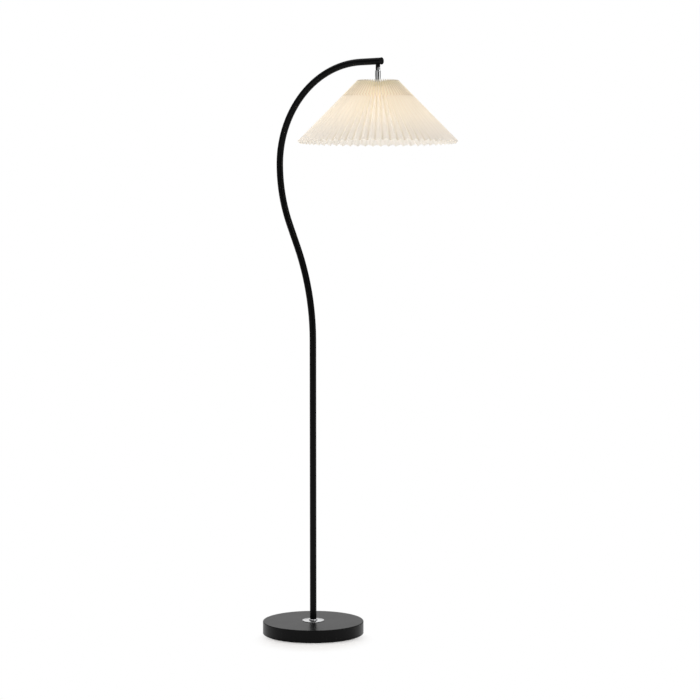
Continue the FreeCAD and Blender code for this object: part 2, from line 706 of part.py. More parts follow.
def bulb_housing():
    """Moulded collar of the bulb, flaring from the cap to the diffuser."""
    low = HOUSING_TOP_Z - BULB_HOUSING
    plug_r = BULB_CAP_R - 0.9 - BULB_CAP_WALL
    return at_lamp(turned((0, HOUSING_TOP_Z + 8), (plug_r, HOUSING_TOP_Z + 8), (plug_r, HOUSING_TOP_Z),
                          (BULB_CAP_R - 0.2, HOUSING_TOP_Z), (BULB_CAP_R + 0.4, HOUSING_TOP_Z - 1),
                          (18.6, HOUSING_TOP_Z - 16, BULB_HOUSING_R, low), (0, low)))


def dome_profile(wall):
    """Stations of the diffuser's outside, or of its inside if a wall is given."""
    high = HOUSING_TOP_Z - BULB_HOUSING
    globe = BULB_R - wall
    slant = globe * math.sqrt(0.5)
    seat = BULB_HOUSING_R - 0.6 - wall
    return [(seat, high), (globe - 0.35, (high + BULB_EQUATOR_Z) / 2, globe, BULB_EQUATOR_Z),
            (slant, BULB_EQUATOR_Z - slant, 0, BULB_EQUATOR_Z - globe)]


def bulb_diffuser():
    """Opal dome of the bulb, a thin shell."""
    outside = turned((0, HOUSING_TOP_Z - BULB_HOUSING), *dome_profile(0.0))
    inside = turned((0, HOUSING_TOP_Z - BULB_HOUSING), *dome_profile(BULB_WALL))
    return at_lamp(outside.cut(inside))


# Lead

def pole_lead():
    """Lead from the cable way of the weight, up the pole and round the arm to the swivel."""
    route = Route(LEAD_START_X, LEAD_Z, 90)
    route.run(-LEAD_START_X - LEAD_FOOT_BEND_R)
    route.bend(LEAD_FOOT_BEND_R, -90)
    follow_arm(route)
    route.run(LAMP_X - LEAD_HEAD_BEND_R - route.point.x)
    route.bend(LEAD_HEAD_BEND_R, 90)
    route.run(4.0)
    return route.swept(LEAD_R)


def head_lead():
    """Lead from the swivel's hollow body down to the core of the holder."""
    return at_lamp(rod(LEAD_R, CAP_BOTTOM_Z + CORE_THICK, PIVOT_Z - SHOULDER - 2.0))


PARTS = {
    "base_cover": base_cover,
    "base_weight": base_weight,
    "foot_pad": foot_pad,
    "cord_bushing": cord_bushing,
    "base_flange": base_flange,
    "pole_hub": pole_hub,
    "base_nipple": base_nipple,
    "base_washer": base_washer,
    "base_spring_washer": base_spring_washer,
    "base_nut": base_nut,
    "pole_lower": lambda: pole_section(POLE_BOTTOM_Z, POLE_MIDDLE_Z),
    "pole_middle": lambda: pole_section(POLE_MIDDLE_Z, POLE_JOINT_Z),
    "pole_foot_bush": lambda: threaded_bush(POLE_BOTTOM_Z + BUSH_LENGTH),
    "joint_bush_lower": lambda: threaded_bush(POLE_MIDDLE_Z),
    "joint_stud_lower": lambda: joint_stud(POLE_MIDDLE_Z),
    "joint_bush_upper": lambda: threaded_bush(POLE_JOINT_Z),
    "joint_stud_upper": lambda: joint_stud(POLE_JOINT_Z),
    "arm_tube": arm_tube,
    "arm_end_cap": arm_end_cap,
    "arm_end_disc": arm_end_disc,
    "arm_boss": arm_boss,
    "swivel_upper": swivel_upper,
    "swivel_lower": swivel_lower,
    "pivot_screw": pivot_screw,
    "pivot_nut": pivot_nut,
    "friction_washer": friction_washer,
    "head_sleeve": head_sleeve,
    "head_nipple": head_nipple,
    "holder_cap": holder_cap,
    "holder_body": holder_body,
    "holder_core": holder_core,
    "holder_screw_shell": holder_screw_shell,
    "holder_contact": holder_contact,
    "shade_ring": shade_ring,
    "shade_carrier": shade_carrier,
    "pleated_shade": pleated_shade,
    "bulb_tip": bulb_tip,
    "bulb_insulator": bulb_insulator,
    "bulb_cap": bulb_cap,
    "bulb_housing": bulb_housing,
    "bulb_diffuser": bulb_diffuser,
    "pole_lead": pole_lead,
    "head_lead": head_lead,
}


def main():
    os.makedirs("parts", exist_ok=True)
    for name, build in PARTS.items():
        build().exportStep(os.path.join("parts", name + ".step"))
    print("lamp axis x", round(LAMP_X, 4), "pivot z", round(PIVOT_Z, 4), "arm z", round(ARM_Z, 4))


main()
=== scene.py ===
"""Finishes, shade cloth and studio for the arc floor lamp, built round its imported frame.

Metres, +Z up, in the frame's own axes: the origin is on the floor under the pole and the arm
reaches towards +X. The rigid parts come from the frame and only get their finishes here. The
pleated cloth and the thread of the lamp holder are modelled here.
"""

import json
import logging
import math
import random
from dataclasses import dataclass, field, replace
from enum import Enum

import bmesh
import bpy
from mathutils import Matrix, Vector


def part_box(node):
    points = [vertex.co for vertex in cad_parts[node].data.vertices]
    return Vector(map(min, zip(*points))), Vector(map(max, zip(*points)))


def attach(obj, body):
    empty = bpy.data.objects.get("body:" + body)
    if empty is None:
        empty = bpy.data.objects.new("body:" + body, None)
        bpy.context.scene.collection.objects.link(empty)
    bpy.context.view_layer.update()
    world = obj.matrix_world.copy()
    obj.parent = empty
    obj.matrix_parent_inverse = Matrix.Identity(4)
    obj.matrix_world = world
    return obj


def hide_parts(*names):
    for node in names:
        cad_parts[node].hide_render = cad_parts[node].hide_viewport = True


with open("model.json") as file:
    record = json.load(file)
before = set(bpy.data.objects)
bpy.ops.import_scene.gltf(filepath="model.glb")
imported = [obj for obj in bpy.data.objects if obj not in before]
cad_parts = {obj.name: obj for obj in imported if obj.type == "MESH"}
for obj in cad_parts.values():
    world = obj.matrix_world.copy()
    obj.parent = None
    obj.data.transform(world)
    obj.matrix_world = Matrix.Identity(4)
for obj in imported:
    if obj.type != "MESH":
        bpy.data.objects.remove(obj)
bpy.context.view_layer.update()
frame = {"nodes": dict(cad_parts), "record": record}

MM = 0.001
PANEL = 12.5 * MM
log = logging.getLogger("arc_floor_lamp")

Triple = tuple[float, float, float]
Colour = Triple
Span = tuple[float, float]

BLACK: Colour = (0.0, 0.0, 0.0)
WHITE: Colour = (1.0, 1.0, 1.0)


def scaled(colour: Colour, share: float) -> Colour:
    """A colour, lighter or darker by a share."""
    return tuple(level * share for level in colour)


# Shader maths

class Signal:
    """A number on a shader socket, so that shader maths reads as arithmetic."""

    def __init__(self, graph: "Graph", socket: bpy.types.NodeSocket) -> None:
        """Keep the graph that owns the socket, and the socket."""
        self.graph = graph
        self.socket = socket

    def __add__(self, other: "Signal | float") -> "Signal":
        """Sum with another signal or number."""
        return self.graph.maths("ADD", self, other)

    __radd__ = __add__

    def __sub__(self, other: "Signal | float") -> "Signal":
        """This less another signal or number."""
        return self.graph.maths("SUBTRACT", self, other)

    def __rsub__(self, other: float) -> "Signal":
        """A number less this."""
        return self.graph.maths("SUBTRACT", other, self)

    def __mul__(self, other: "Signal | float") -> "Signal":
        """Product with another signal or number."""
        return self.graph.maths("MULTIPLY", self, other)

    __rmul__ = __mul__

    def __truediv__(self, other: "Signal | float") -> "Signal":
        """This divided by another signal or number."""
        return self.graph.maths("DIVIDE", self, other)

    def larger(self, other: "Signal | float") -> "Signal":
        """The larger of this and another signal or number."""
        return self.graph.maths("MAXIMUM", self, other)

    def folded(self, span: float) -> "Signal":
        """This folded back and forth between 0 and a span."""
        return self.graph.maths("PINGPONG", self, span)

    def ramp(self, low: float, high: float) -> "Signal":
        """Smooth step from 0 where this is at low to 1 where it is at high.

        Args:
            low: Value at which the step starts.
            high: Value at which it ends; it may lie below low.

        Returns:
            The step, between 0 and 1.
        """
        settings = {"interpolation_type": "SMOOTHSTEP", "clamp": True}
        inputs = {"Value": self, "From Min": low, "From Max": high}
        return self.graph.signal("ShaderNodeMapRange", "Result", settings, inputs)


class MixSocket:
    """Numbers of a Mix node's sockets when it mixes colours, where names are not unique."""

    SHARE = 0
    FIRST = 6
    SECOND = 7
    RESULT = 2


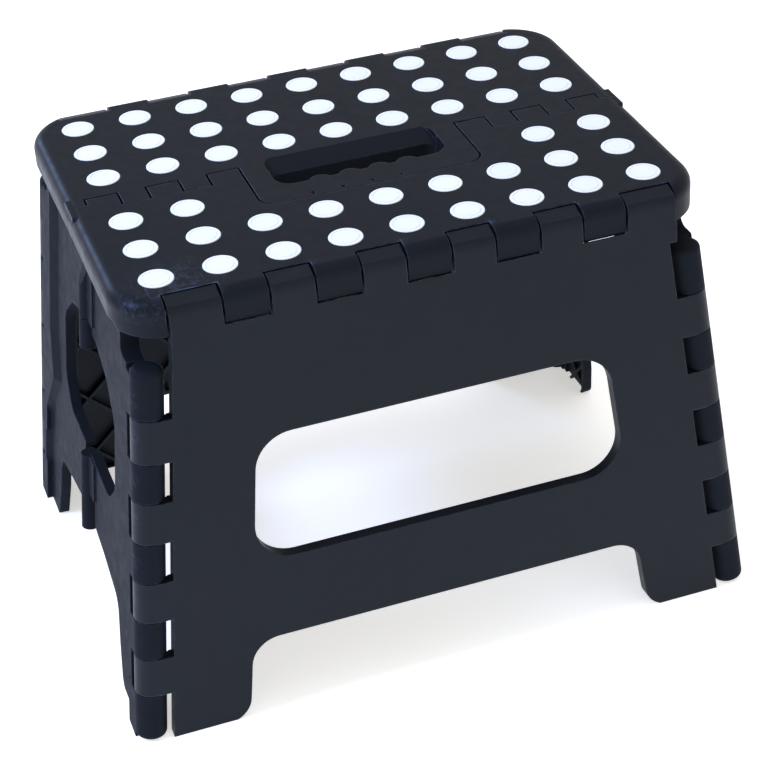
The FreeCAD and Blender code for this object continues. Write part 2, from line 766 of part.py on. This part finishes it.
def dot_places(front):
    places = []
    for row in dot_rows:
        for column in range(-dot_columns, dot_columns + 1):
            if front and row == dot_rows[0] and abs(column) < dot_columns - 1:
                continue
            places.append((column * dot_pitch, -row if front else row))
    return places


def dot_recesses(front):
    depth = dot_thickness
    return [Part.makeCylinder(dot_radius + dot_clearance, depth + 1, Vector(x, y, H - depth))
            for x, y in dot_places(front)]


def dots(front):
    """Grip dots: separate inlays with a raised, lightly grooved face."""
    height = dot_thickness + dot_proud
    dot = Part.makeCylinder(dot_radius, height)
    rim = [e for e in dot.Edges if e.BoundBox.ZMin > height - 0.01]
    dot = dot.makeFillet(0.3, rim)
    groove = Part.makeTorus(dot_radius * 0.78, 0.22, Vector(0, 0, height + 0.06))
    dot = dot.cut(groove)
    solids = []
    for x, y in dot_places(front):
        copy = dot.copy()
        copy.translate(Vector(x, y, H - dot_thickness))
        solids.append(copy)
    return Part.makeCompound(solids)


def top_front_half(blank):
    outline, radii = front_zone(0)
    zone = plan_prism(outline, radii, -5, 40)
    base = half_base(blank, rib_depth)
    tabs = []
    for low, high in both_sides(tab_spans()):
        tabs.append(plan_box(low, -finger_reach - seam - rim_wall, high, tab_reach, 0, centre_axis_depth))
        tabs.append(centre_rod(low, high, centre_barrel_radius))
    walls = []
    wall_y = -finger_reach - seam
    for low, high in both_sides([(handle_half_width + groove, half_length - 1)]):
        walls.append(plan_box(low, wall_y - rim_wall, high, wall_y, 0.5, rim_depth_centre))
    last = tab_spans()[-1][1]
    for low, high in both_sides([(last - 2, half_length - 1)]):
        walls.append(plan_box(low, wall_y - 0.5, high, -seam / 2, 0.5, rim_depth_centre))
    handle_x = handle_half_width + groove
    handle_y = handle_reach + seam
    ring = plan_prism([(-handle_x - rim_wall, -handle_y - rim_wall), (handle_x + rim_wall, -handle_y - rim_wall),
                       (handle_x + rim_wall, wall_y), (-handle_x - rim_wall, wall_y)],
                      [handle_corner + rim_wall, handle_corner + rim_wall, 0, 0], 0.5, rim_depth_centre)
    half = fuse([base.fuse(walls + [ring]).common(zone)] + tabs)
    cuts = knuckle_notches() + centre_bores() + dot_recesses(True)
    return one_solid(half.cut(cuts))


def slot_outline(grow):
    x = slot_half_length + grow
    front = -slot_front - grow
    back = -slot_back + grow
    return plan_prism([(-x, front), (x, front), (x, back), (-x, back)],
                      [9.0 + grow, 9.0 + grow, 6.0 + grow, 6.0 + grow], -5, 40)


def teardrop(x, y):
    return plan_prism([(x - 1.5, y + 1.0), (x + 1.5, y + 1.0), (x, y - 3.0)], [0.9, 0.9, 0.2], -1, 0.7)


def top_back_half(blank):
    split = seam / 2
    tab_y = tab_reach + groove
    base = turned(half_base(blank, rib_depth))
    keep = [plan_box(-200, tab_y, 200, 200, -5, 40)]
    last = tab_spans()[-1][1] + groove
    for low, high in both_sides([(last, 200)]):
        keep.append(plan_box(low, split, high, tab_y + 1, -5, 40))
    for low, high in both_sides(finger_spans()[1:]):
        keep.append(plan_box(low, split, high, tab_y + 1, -5, 40))
    keep.append(plan_box(-handle_half_width, 0, handle_half_width, tab_y + 1, -5, 40))
    body = base.common(fuse(keep))
    walls = []
    for low, high in both_sides([(0, half_length - 1)]):
        walls.append(plan_box(low, tab_y, high, tab_y + rim_wall, 0.5, rim_depth_centre))
    for low, high in both_sides([(last, half_length - 1)]):
        walls.append(plan_box(low, split, high, tab_y + 0.5, 0.5, rim_depth_centre))
    fingers = []
    for low, high in both_sides(finger_spans()):
        fingers.append(plan_box(low, -finger_reach, high, tab_y + rim_wall, 0, centre_axis_depth))
        fingers.append(centre_rod(low, high, centre_barrel_radius))
    bar_x = handle_half_width
    tongue = plan_prism([(-bar_x, -handle_reach), (bar_x, -handle_reach), (bar_x, tab_y + rim_wall),
                         (-bar_x, tab_y + rim_wall)], [handle_corner, handle_corner, 0, 0], 0, rim_depth_centre)
    hollow_x = bar_x - rim_wall
    hollow = plan_prism([(-hollow_x, -handle_reach + rim_wall), (hollow_x, -handle_reach + rim_wall),
                         (hollow_x, tab_y), (-hollow_x, tab_y)],
                        [handle_corner - rim_wall, handle_corner - rim_wall, 0, 0], top_skin, 40)
    hollow = hollow.cut(slot_outline(rim_wall))
    behind = plan_box(-bar_x + 1, -slot_back - 1, bar_x - 1, recess_back + 4, 1, recess_depth + skin)
    ribs = []
    for i in range(-3, 4):
        x = i * slot_half_length / 3
        ribs.append(plan_box(x - rib_wall / 2, -handle_reach + 1, x + rib_wall / 2, -slot_front - 1,
                             top_skin - 0.5, rim_depth_centre - 1))
    half = fuse([body] + walls + [tongue.cut(hollow), behind] + ribs + fingers)

    slope = recess_depth / (recess_back + slot_back)
    wedge = bar_along_x([(-slot_back - 3, H - recess_depth - 3 * slope), (recess_back, H), (recess_back, H + 3),
                         (-slot_back - 3, H + 3)], -half_length, half_length)
    x = slot_half_length
    wedge = wedge.common(plan_prism([(-x, -slot_back - 3), (x, -slot_back - 3), (x, recess_back + 2),
                                     (-x, recess_back + 2)], [0, 0, 10, 10], -5, 40))
    slot = slot_outline(0)
    bumps = [Part.makeCylinder(scallop_radius, 60, Vector(c, -slot_front - scallop_radius + scallop_rise, H - 40))
             for c in scallop_centres]
    slot = slot.cut(fuse(bumps))
    drops = [teardrop(c - 7.2, -slot_front - 12.4) for c in scallop_centres]
    notches = [turned(n) for n in knuckle_notches()]
    cuts = notches + centre_bores() + dot_recesses(False) + [wedge, slot] + drops
    return one_solid(half.cut(cuts))


# ---- hinge pins ---------------------------------------------------------------------------------------------
def pointed(pin_shape):
    """Pin with its two ends chamfered."""
    ends = [e for e in pin_shape.Edges if e.Closed and e.BoundBox.DiagonalLength < 8]
    return pin_shape.makeChamfer(0.4, ends)


def edge_pin():
    return pointed(edge_cylinder(pin_start, pin_end, pin_radius))


def corner_pin():
    return pointed(corner_rod(corner_pin_span[0], corner_pin_span[1], pin_radius))


def centre_pin():
    return pointed(centre_rod(centre_pin_span[0], centre_pin_span[1], small_pin_radius))


def end_pin(span):
    return pointed(end_rod(span[0], span[1], small_pin_radius))


# ---- write the parts ----------------------------------------------------------------------------------------
panel_shape = front_panel()
export("front_panel", panel_shape)
export("back_panel", turned(panel_shape))

first_leaf = left_leaf(True)
second_leaf = left_leaf(False)
export("left_front_leaf", first_leaf)
export("right_back_leaf", turned(first_leaf))
export("left_back_leaf", mirrored_y(second_leaf))
export("right_front_leaf", turned(mirrored_y(second_leaf)))

blank_shape = top_blank(24)
export("top_front_half", top_front_half(blank_shape))
export("top_back_half", top_back_half(blank_shape))
export("grip_dots_front", dots(True))
export("grip_dots_back", dots(False))

export("front_top_pin", edge_pin())
export("back_top_pin", turned(edge_pin()))
export("top_centre_pin_right", centre_pin())
export("top_centre_pin_left", turned(centre_pin()))
export("front_left_corner_pin", corner_pin())
export("front_right_corner_pin", mirrored_x(corner_pin()))
export("back_left_corner_pin", mirrored_y(corner_pin()))
export("back_right_corner_pin", turned(corner_pin()))
export("left_upper_end_pin", end_pin(end_pin_spans[0]))
export("left_lower_end_pin", end_pin(end_pin_spans[1]))
export("right_upper_end_pin", turned(end_pin(end_pin_spans[0])))
export("right_lower_end_pin", turned(end_pin(end_pin_spans[1])))
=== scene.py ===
import bmesh
import bpy
import json
import math
from mathutils import Matrix, Vector


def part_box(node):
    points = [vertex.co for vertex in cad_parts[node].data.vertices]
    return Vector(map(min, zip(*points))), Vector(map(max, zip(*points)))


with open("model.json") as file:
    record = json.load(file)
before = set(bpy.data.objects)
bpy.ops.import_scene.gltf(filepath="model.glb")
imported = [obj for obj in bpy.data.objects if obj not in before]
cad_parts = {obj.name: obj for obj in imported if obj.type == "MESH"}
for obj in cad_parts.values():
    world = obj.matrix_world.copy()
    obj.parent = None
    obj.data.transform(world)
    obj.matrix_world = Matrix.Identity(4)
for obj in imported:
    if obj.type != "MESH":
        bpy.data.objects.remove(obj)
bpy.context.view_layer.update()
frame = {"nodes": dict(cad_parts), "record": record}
record = frame["record"]
nodes = frame["nodes"]
scene = bpy.context.scene


# ---- camera: the photograph's angle ---------------------------------------------------------------------
def place_camera(position, azimuth, elevation, roll, lens):
    az, el = math.radians(azimuth), math.radians(elevation)
    forward = Vector((math.sin(az) * math.cos(el), math.cos(az) * math.cos(el), -math.sin(el)))
    right = Vector((math.cos(az), -math.sin(az), 0.0))
    up = right.cross(forward)
    turn = math.radians(roll)
    right, up = right * math.cos(turn) + up * math.sin(turn), up * math.cos(turn) - right * math.sin(turn)
    data = bpy.data.cameras.new("camera")
    data.sensor_width = 36.0
    data.lens = lens
    data.clip_start = 0.05
    data.clip_end = 50.0
    data.dof.use_dof = False
    camera = bpy.data.objects.new("camera", data)
    scene.collection.objects.link(camera)
    rows = [[right[i], up[i], -forward[i], position[i]] for i in range(3)] + [[0, 0, 0, 1]]
    camera.matrix_world = Matrix(rows)
    scene.camera = camera


camera_position = (-0.2620, -0.8688, 0.6940)
camera_azimuth, camera_elevation, camera_roll = 17.33, 33.56, -3.66      # degrees
camera_lens = 98.44                                                     # mm on a 36 mm sensor
place_camera(camera_position, camera_azimuth, camera_elevation, camera_roll, camera_lens)


# ---- light and floor --------------------------------------------------------------------------------------
def soft_light(name, position, target, size, power, colour):
    data = bpy.data.lights.new(name, "AREA")
    data.shape = "RECTANGLE"
    data.size, data.size_y = size
    data.energy = power
    data.color = colour
    light = bpy.data.objects.new(name, data)
    scene.collection.objects.link(light)
    direction = Vector(target) - Vector(position)
    light.location = position
    light.rotation_euler = direction.to_track_quat("-Z", "Y").to_euler()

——

Copy the records above exactly, from the first line through the line containing "(18.6, HOUSING_TOP_Z - 16, BULB_HOUSING_R, low), (0, low)))", and include nothing else.

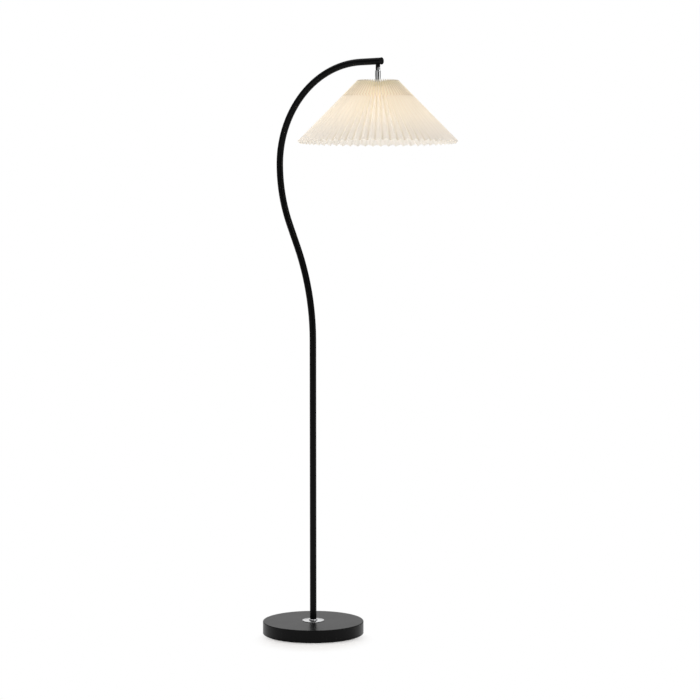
Continue the FreeCAD and Blender code for this object: part 2, from line 706 of part.py. More parts follow.
def bulb_housing():
    """Moulded collar of the bulb, flaring from the cap to the diffuser."""
    low = HOUSING_TOP_Z - BULB_HOUSING
    plug_r = BULB_CAP_R - 0.9 - BULB_CAP_WALL
    return at_lamp(turned((0, HOUSING_TOP_Z + 8), (plug_r, HOUSING_TOP_Z + 8), (plug_r, HOUSING_TOP_Z),
                          (BULB_CAP_R - 0.2, HOUSING_TOP_Z), (BULB_CAP_R + 0.4, HOUSING_TOP_Z - 1),
                          (18.6, HOUSING_TOP_Z - 16, BULB_HOUSING_R, low), (0, low)))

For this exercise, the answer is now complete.